A 95-year-old Australian woman died Wednesday, a week after a police officer shot her with a stun gun in a nursing home as she moved toward him using a walker and carrying a steak knife, in a tragedy that has outraged many Australians.

Clare Nowland, who had dementia, had been hospitalized in Cooma in New South Wales state since her skull was fractured when she fell on May 17 after Constable Kristian White shocked her with a stun gun.

Police announced Nowland’s death hours after reporting that White has been ordered to appear in court on July 5 on charges of recklessly causing grievous bodily harm, assault occasioning actual bodily harm, and common assault. The charges are likely to be upgraded following her death.

White and another police officer had gone to Yallambee Lodge, a nursing home in Cooma that specializes in residents with higher care needs including dementia, after staff reported that Nowland had taken a serrated steak knife from the kitchen.

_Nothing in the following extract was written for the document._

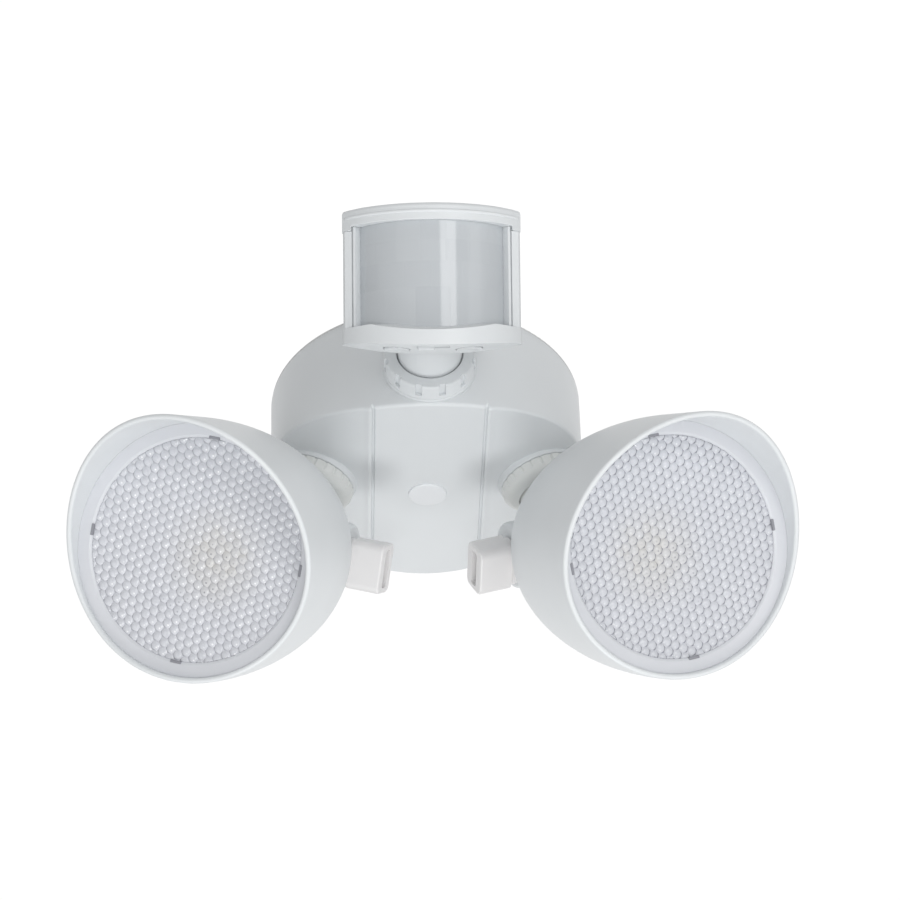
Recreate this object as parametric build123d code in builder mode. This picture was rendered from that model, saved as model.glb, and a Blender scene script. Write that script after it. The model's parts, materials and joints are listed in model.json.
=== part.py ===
from build123d import *
import os
from math import sin, cos, tan, radians, sqrt

os.makedirs("parts", exist_ok=True)

# Twin-lamp outdoor security light with a motion sensor, hung under an eave.
# Row frame: origin at the centre of the canopy's mounting face, +Z up into the
# eave, -Y towards the front where the sensor looks, +X to the viewer's right.

# ---------------------------------------------------------------- dimensions
# canopy
canopy_r = 60.5          # radius at the mounting rim
canopy_r_front = 60.1    # radius at the front edge
seat_t = 1.2             # gasket thickness
band_depth = 42.56       # depth of the front face at the centre
face_tilt = 4.83         # the front face is deeper on the sensor side, degrees
facet_angle = 17.67      # the two side facets slope back, degrees
band_half = 22.4         # half width of the raised centre band
wall = 2.2
plug_y = 0.7
plug_r = 7.35

# mounting bar
bar_len = 102.0
bar_w = 19.0
bar_t = 1.6
box_screw_spacing = 88.9  # 4 in junction box
box_slot_r = 2.4
box_slot_len = 9.0
narrow_box_spacing = 69.85

# sensor arm and collar
arm_z = -29.0
arm_r = 12.0
spigot_r = 14.8
spigot_end = -66.0
collar_r = 17.3
pivot_y = -90.0
barrel_r = 11.8
sensor_pitch = 31.0

# sensor head, in its own frame: x right, y back, z up, origin on the pivot
head_half = 32.35
head_top = 34.5
cap_z0 = 28.3            # underside of the rain cap
head_apex = -35.0        # front of the rain cap on the centre line
head_side_y = -18.0      # where the curved front meets the sides
lens_half = 26.2
lens_apex = -33.2
lens_side_y = -18.0
lens_z0 = -11.2
lens_z1 = 28.9
lip_apex = -37.0

# lamp, in its own frame: x outboard, y towards the visor, z along the beam,
# origin on the tilt pivot
hub_at = (43.0, -2.8, -35.9)
pivot_at = (54.92, 0.41, -68.65)
beam = (0.340, -0.7525, -0.564)
shell_r = 47.2
shell_wall = 2.0
shell_len = 103.0        # half axis of the elliptic rear
shell_mid = 91.4         # where the rear ellipse meets the straight front
lens_s = 89.0            # front of the lens ring
tongue_half = 7.0
pocket_half = 7.8
knuckle_r = 12.8
knuckle_c = (1.6, -1.0)  # centre of the knuckle housing beside the pivot
boss_in = -26.0
boss_out = 22.0
bolt_r = 2.95
knob_w = 19.0
knob_t = 12.2
knob_end = -41.6
hub_nut_r = 16.25
hub_spigot_r = 13.6
lamp_arm_r = 11.0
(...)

The violence against an elderly and incapacitated woman has sparked a national debate about the police use of stun guns in such circumstances and the competence of aged care staff. Police are allowed to use stun guns when lives are in danger.

A coroner will determine the cause of death. Police say her injuries resulted from falling to the floor, not from the electric charge from the Taser-brand stun gun.

Australian woman, 95, is in critical condition after police fired a taser at her

White has been under police internal investigation since the incident and has been suspended from duty with pay since Tuesday.

White and his police partner on the day have images of the incident from their body cameras, but police have declined to release them.

The government elected a year ago is increasing resources for aged care.